Curiously, given the importance of the issues under consideration, the absence of control numbers on the questionnaire or the failure to require responders to identify themselves leaves the door open to malicious duplications or tilting of responses to favor certain positions. The biggest howler is this prominently displayed statement in a document that does not require responders to identify themselves: “All of your responses will remain confidential.” In Crotonblog’s reading, these reassuring words can only be interpreted to mean that the committee tacitly acknowledges its survey was so ill conceived and so badly executed the results will never be revealed to the public. Is the village going to undertake the construction of a facility costing taxpayers millions of dollars on the basis of a sheaf of anonymous, unscientific questionnaires of unverified origin? Crotonblog hopes not.

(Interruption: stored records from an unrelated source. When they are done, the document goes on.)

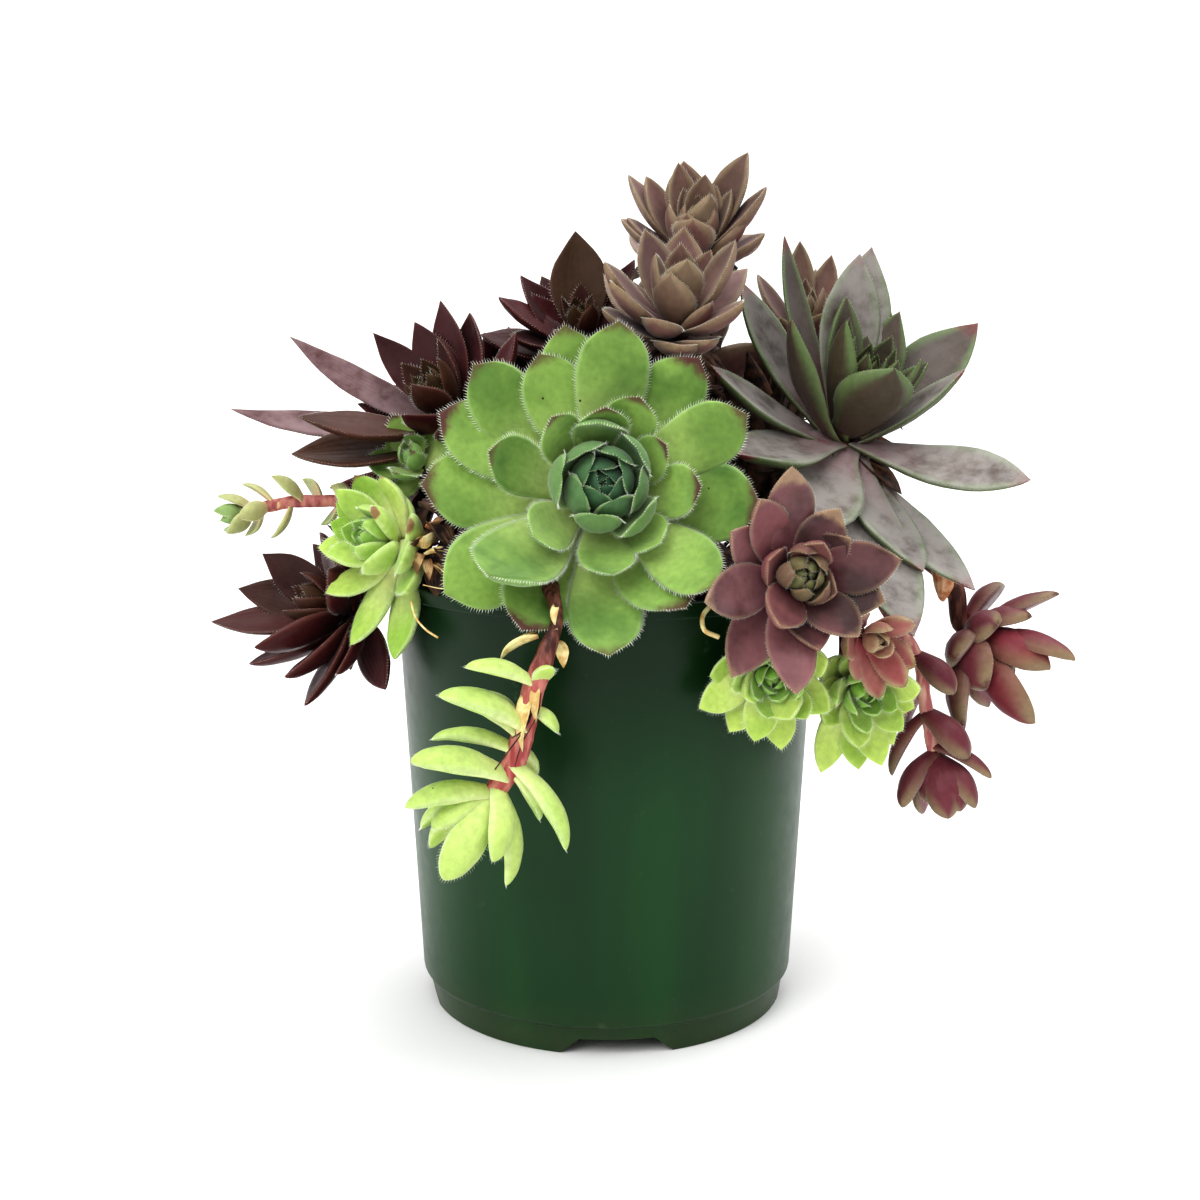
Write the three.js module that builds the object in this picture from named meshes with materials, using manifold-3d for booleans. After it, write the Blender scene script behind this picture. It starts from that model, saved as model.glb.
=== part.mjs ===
// Hens and chicks (Sempervivum) growing over the rim of a 4 inch nursery pot.
// Millimetres, +Z up. The plant is laid out about the pot's own upright axis, and the whole
// group is then moved so that the middle of its box stands over the origin.

import * as THREE from 'three';
import { mergeVertices } from 'three/addons/utils/BufferGeometryUtils.js';
import Module from 'manifold-3d';

const wasm = await Module();
wasm.setup();

// ---- Driving dimensions -------------------------------------------------------------------

const POT_AXIS_X = -7.1;
const POT_AXIS_Y = 3.4;

const RIM_RADIUS = 51;
const RIM_HEIGHT = 104;
const LIP_DEPTH = 3.5;
const LIP_PROUD = 0.8;
const STEP_RADIUS = 45.1;
const STEP_HEIGHT = 7.5;
const FOOT_TOP_RADIUS = 43.7;
const FOOT_RADIUS = 42.8;
const WALL = 1.4;
const FLOOR_UNDERSIDE = 4;
const FLOOR_THICKNESS = 1.4;
const POT_SIDES = 40;

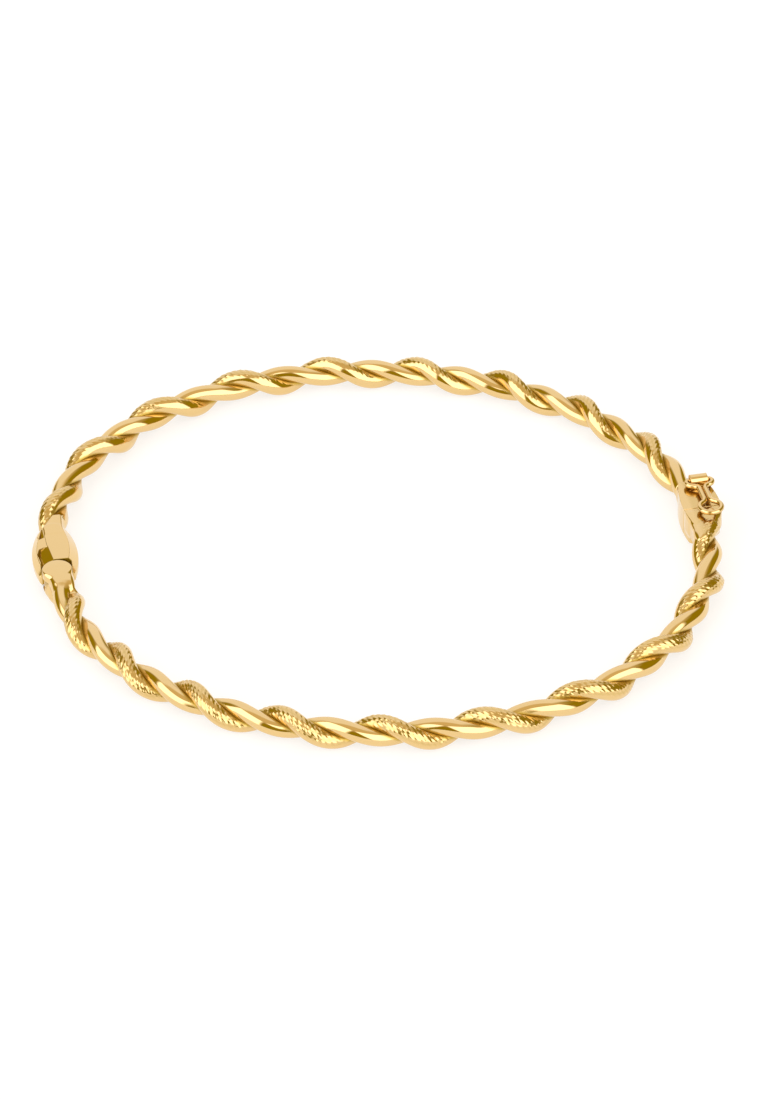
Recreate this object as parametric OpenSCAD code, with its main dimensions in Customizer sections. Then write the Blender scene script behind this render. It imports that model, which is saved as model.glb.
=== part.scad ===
// Hinged bangle of two twisted strands, closed and lying flat. Millimetres, +Z up.
// The origin is the middle of the wrist hollow, on the surface that the bangle lies on.
// +X runs from the hinge to the clasp and -Y is the front half.

/* [Ring] */
// Half length of the oval that the strands follow
ring_a = 30; // [26:0.5:34]
// Half width of the oval
ring_b = 26.8; // [24:0.2:30]
// Angle of the oval's long axis from the hinge-to-clasp line
oval_turn = -21.5; // [-30:0.5:0]
// How far the oval is drawn in at the hinge
hinge_dip = 0.7; // [0:0.1:1]
// Distance from the hinge over which it is drawn in
dip_len = 14; // [10:1:20]

/* [Strands] */
// Diameter of the plain strand
plain_d = 1.52; // [1.3:0.02:1.6]
// Diameter of the textured strand
textured_d = 1.6; // [1.4:0.02:1.7]
// Distance of the plain strand from the twist's axis
plain_off = 0.4; // [0.35:0.01:0.5]
// Distance of the textured strand from the twist's axis
textured_off = 0.77; // [0.7:0.01:0.85]
// Length of one full turn of the twist
pitch = 8.6; // [8:0.1:10]
// Degrees that the twist gains towards the ends of each half
drift = 23; // [0:1:30]
// Direction of the textured strand at the middle of the back half, from +Z outwards
back_turn = 259; // [0:1:360]
// Direction of the textured strand at the middle of the front half
front_turn = 13; // [0:1:360]

/* [Hinge] */
// Place of the housing's middle, as an angle on the oval
hinge_at = 200.5; // [197:0.1:204]
// Widest half width of the housing
housing_half_w = 2.07; // [1.95:0.02:2.3]
// Distance from the housing's middle to its pin
pin_ahead = 3.25; // [3:0.05:3.6]
// Radius of the knuckle's leaves
leaf_r = 1.38; // [1.25:0.01:1.4]

/* [Clasp] */
// Place of the clasp's middle, as an angle on the oval
clasp_at = 23.5; // [20:0.1:27]
// Widest half width of the clasp
clasp_half_w = 1.76; // [1.7:0.02:2]
// Width of the hidden tongue
tongue_w = 1.9; // [1.5:0.1:2.1]
// Angle that the resting safety catch makes with the clasp's top
catch_lift = 2; // [2:0.5:6]
// Diameter of the safety catch's wire
catch_wire_d = 0.48; // [0.4:0.02:0.5]

/* [Hidden] */
$fn = 64;

gold = "#e3bd7c";
pale_gold = "#f0d49a";

// The bangle rests on the textured strand's lowest lobes, so its middle plane is this high.
mid_z = textured_off + textured_d / 2;

// Facing flats of the two strands, as distances from the twist's axis towards the textured strand
flat_mid = 0.135;
strand_gap = 0.05;
section_points = 12;
steps_per_turn = 14;
drift_len = 40;

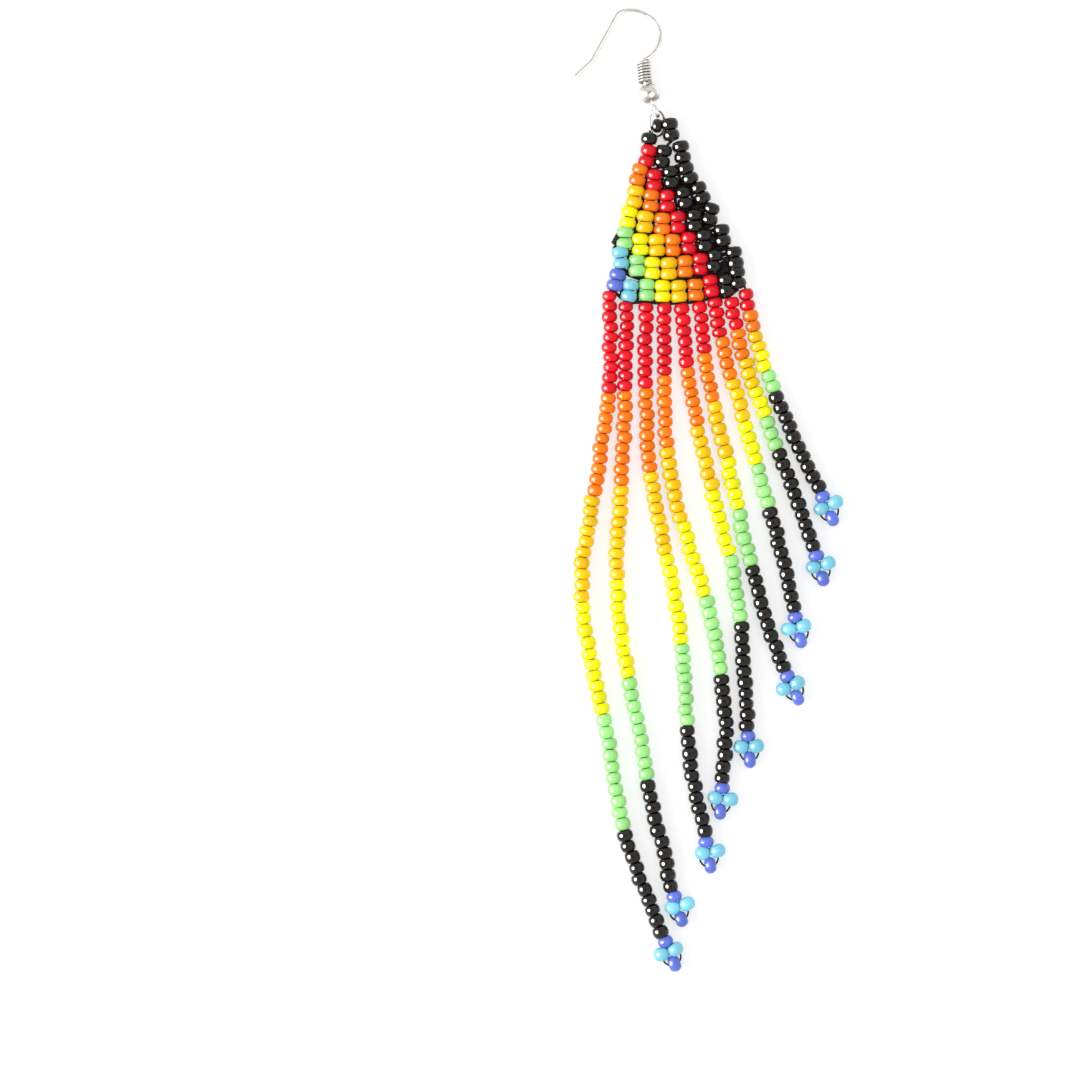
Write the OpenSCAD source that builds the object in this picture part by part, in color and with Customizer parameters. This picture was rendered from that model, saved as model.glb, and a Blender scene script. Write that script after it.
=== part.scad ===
// Beaded fringe earring, lying flat on its back.
// Millimetres. +Z is up off the surface, +Y runs from the fringe to the ear wire.
// The origin is on the surface, under the middle of the outline.

/* [Beads] */
// Outer diameter of a seed bead
bead_d = 2.3; // [2.1:0.1:2.4]
// Length of a seed bead along its hole
bead_l = 1.5; // [1.3:0.1:1.6]
// Diameter of the beading thread where it runs in a bundle
thread_d = 0.4; // [0.3:0.05:0.5]

/* [Ear wire] */
// Diameter of the ear wire
wire_d = 0.7; // [0.6:0.05:0.8]
// Mean radius of the eye at the foot of the stem
eye_r = 0.9; // [0.85:0.05:0.95]
// How far the hook leans down towards its top, in degrees
hook_pitch = 3.4; // [3.2:0.1:3.6]
// How far the hook leans down towards its tail, in degrees
hook_roll = 5.2; // [5:0.1:5.3]

/* [Coil and ball] */
// Diameter of the wire that the coil is wound from
coil_wire_d = 0.38; // [0.3:0.02:0.4]
// Mean radius of the coil
coil_r = 0.88; // [0.84:0.02:0.92]
// Number of turns in the coil
coil_turns = 7; // [5:1:7]
// Diameter of the ball bead
ball_d = 3.1; // [2.8:0.1:3.1]
// Length of the ball bead between its two flat ends
ball_l = 2.4; // [2.2:0.1:2.4]
// Diameter of the hole through the ball bead
ball_hole_d = 1.0; // [0.9:0.05:1.1]

/* [Jump ring] */
// Diameter of the wire of the jump ring
ring_wire_d = 0.4; // [0.35:0.05:0.45]

/* [Panel] */
// Number of rows of stacks
panel_rows = 8; // [6:1:8]
// Thickness of the stitched web between the stacks
web_t = 0.6; // [0.4:0.1:0.8]
// Lean of the stack at the left end of a row, in degrees
lean_left = -9; // [-12:1:0]
// Lean of the stack at the right end of a row, in degrees
lean_right = 12; // [0:1:12]

/* [Strands] */
// Number of strands in the fringe
strands = 9; // [3:1:9]
// Diameter of a string of beads, taken between its waists and its crowns
strand_d = 2.1; // [1.8:0.1:2.1]

/* [Hidden] */

$fn = 32;
strand_sides = 8;
ring_sides = 6;
bead_z = bead_d / 2;
ball_z = ball_d / 2;

// Middle of the ball bead, which the whole hook is placed by
ball_at = [-8.7, 59.65];
// Heading of the stem where it passes through the ball, anticlockwise from +X
stem_heading = 110;
// Heading of the stem inside the coil
coil_heading = 95;
// Distance from the middle of the ball to the lower end of the stem
stem_foot = 1.3;
// Radius of the small kink that centres the eye under the stem
kink_r = 0.6;
// Part of a turn that the eye takes, which leaves it open by less than the ring's wire
eye_sweep = 275;
wire_sides = 10;
// Largest turn between two sections of a bend
bend_step = 15;
// Radius to the flats of the bent wire, whose corners then stay inside the round end of the tail
wire_flat_r = 0.92 * wire_d / 2;
// Round end of the tail, the part that goes through the ear
tail_l = 2.9;
// How far the bent wire runs on inside it
tail_lap = 0.3;

// The ear wire from the foot of the stem to the tip of the tail.
// Columns: length of straight wire, radius of the bend after it, turn of that bend (left is positive)
STRAIGHT = 0;
BEND_R = 1;
TURN = 2;
wire_steps = [
    [3.0, 1.5, coil_heading - stem_heading],
    [2.7, 0.6, -70],
    [0.0, 3.7, 115],
    [0.0, 5.2, 50],
    [0.0, 1.5, 51.5],
    [7.3, 3.0, -19.5],
    [tail_lap, 0.0, 0]
];

// Middle of the lowest turn of the coil, from the middle of the ball
coil_foot = [-0.64, 1.65];
coil_pitch = 0.44;
coil_steps = 12;

// Middle of the jump ring, and the two half axes that span its oval
ring_mid = [-7.6, 55.25, 1.22];
ring_half_w = [1.2, 0, -0.8];
ring_half_l = [0, 1.93, 0.5];
ring_steps = 24;

// Rows of the panel from the top down. Each row sags in its middle.
// Columns: X of the first and last stack, then Y of the first, the middle and the last stack
FIRST_X = 0;
LAST_X = 1;
FIRST_Y = 2;
MID_Y = 3;
LAST_Y = 4;
row_table = [
    [-8.9, -5.0, 52.5, 53.4, 54.1],
    [-9.1, -4.0, 50.3, 50.2, 50.9],
    [-10.4, -2.9, 47.5, 46.8, 47.7],
    [-10.9, -1.0, 44.3, 43.5, 44.8],
    [-11.9, 0.7, 41.2, 40.2, 41.8],
    [-12.4, 2.2, 38.1, 36.9, 38.6],
    [-13.0, 4.0, 34.9, 33.5, 35.4],
    [-13.8, 4.9, 31.7, 30.0, 32.0]
];
// How sharply the ends of a row curl up out of its sag
curl = 6;

// The bead that sits inside the jump ring, with its hole across
apex_bead_at = [-7.55, 54.85];
apex_bead_d = 2.1;
apex_bead_l = 1.4;
// The thread goes over the ring on the right of that bead and under it on the left
thread_over_z = 1.25;
thread_under_z = 1.0;
thread_elbow = [-9.0, 54.2];

// Routes of the strands from the panel down to their tips
routes = [
    [[-14.6, 30.0], [-14.6, 22], [-14.9, 14], [-16.1, 6], [-17.3, -2], [-18.7, -10], [-18.7, -18],
     [-17.3, -26], [-15.5, -34], [-14.1, -42], [-12.7, -50], [-10.2, -58], [-6.7, -66.5]],
    [[-12.1, 29.0], [-12.2, 20], [-12.4, 12], [-12.8, 4], [-13.2, -4], [-13.6, -12], [-13.2, -20],
     [-11.9, -28], [-10.2, -36], [-9.0, -44], [-7.1, -52], [-5.3, -59.7]],
    [[-9.2, 28.6], [-9.3, 20], [-9.2, 12], [-8.8, 4], [-7.4, -4], [-5.6, -12], [-4.2, -20], [-3.5, -28],
     [-3.0, -36], [-2.0, -44], [-0.4, -51.5]],
    [[-6.5, 28.4], [-6.5, 20], [-6.5, 12], [-5.7, 4], [-4.0, -4], [-1.5, -12], [0.7, -20], [2.0, -28],
     [2.7, -36], [2.3, -43.4]],
    [[-3.8, 28.3], [-3.2, 20], [-2.0, 12], [-0.2, 4], [1.7, -4], [3.8, -12], [5.0, -20], [5.6, -28],
     [6.0, -35.6]],
    [[-1.3, 28.4], [-0.4, 20], [1.2, 12], [3.1, 4], [4.9, -4], [6.7, -12], [9.1, -20], [11.5, -26.7]],
    [[1.1, 28.7], [2.5, 21], [4.8, 13], [7.1, 5], [9.4, -3], [11.5, -11], [12.9, -17.8]],
    [[3.4, 29.2], [5.2, 21], [8.0, 13], [11.0, 5], [13.6, -2], [16.0, -8.6]],
    [[5.7, 30.2], [7.5, 22], [10.4, 14], [13.8, 6], [16.8, 0.2]]
];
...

SUMMING UP: The rambling survey document mailed to Croton residents reminds Crotonblog of Canadian humorist Stephen Leacock’s famous story about the fellow who “flung himself upon his horse and rode madly off in all directions.” Designing a meaningful questionnaire should be undertaken with a clear understanding of the information to be elicited and with questions sucinctly framed to elicit such information. This survey appears to be the brainchild of a committee with champagne-and-caviar tastes attempting to create a showpiece facility for a community with a beer-and-pretzels pocketbook. In Crotonblog’s opinion, an ambitious community center such as this committee’s survey envisions would undoubtedly be a wonderful addition to Croton—providing, of course, that we could find a location for it and ante up the money to pay for and operate it without burdening taxpayers with astronomical taxes. In that event, Crotonblog suggests that we go the whole hog and build it as a replica of the Taj Mahal in India. That would truly put Croton on the map. And just as surely put it on the road to the poorhouse.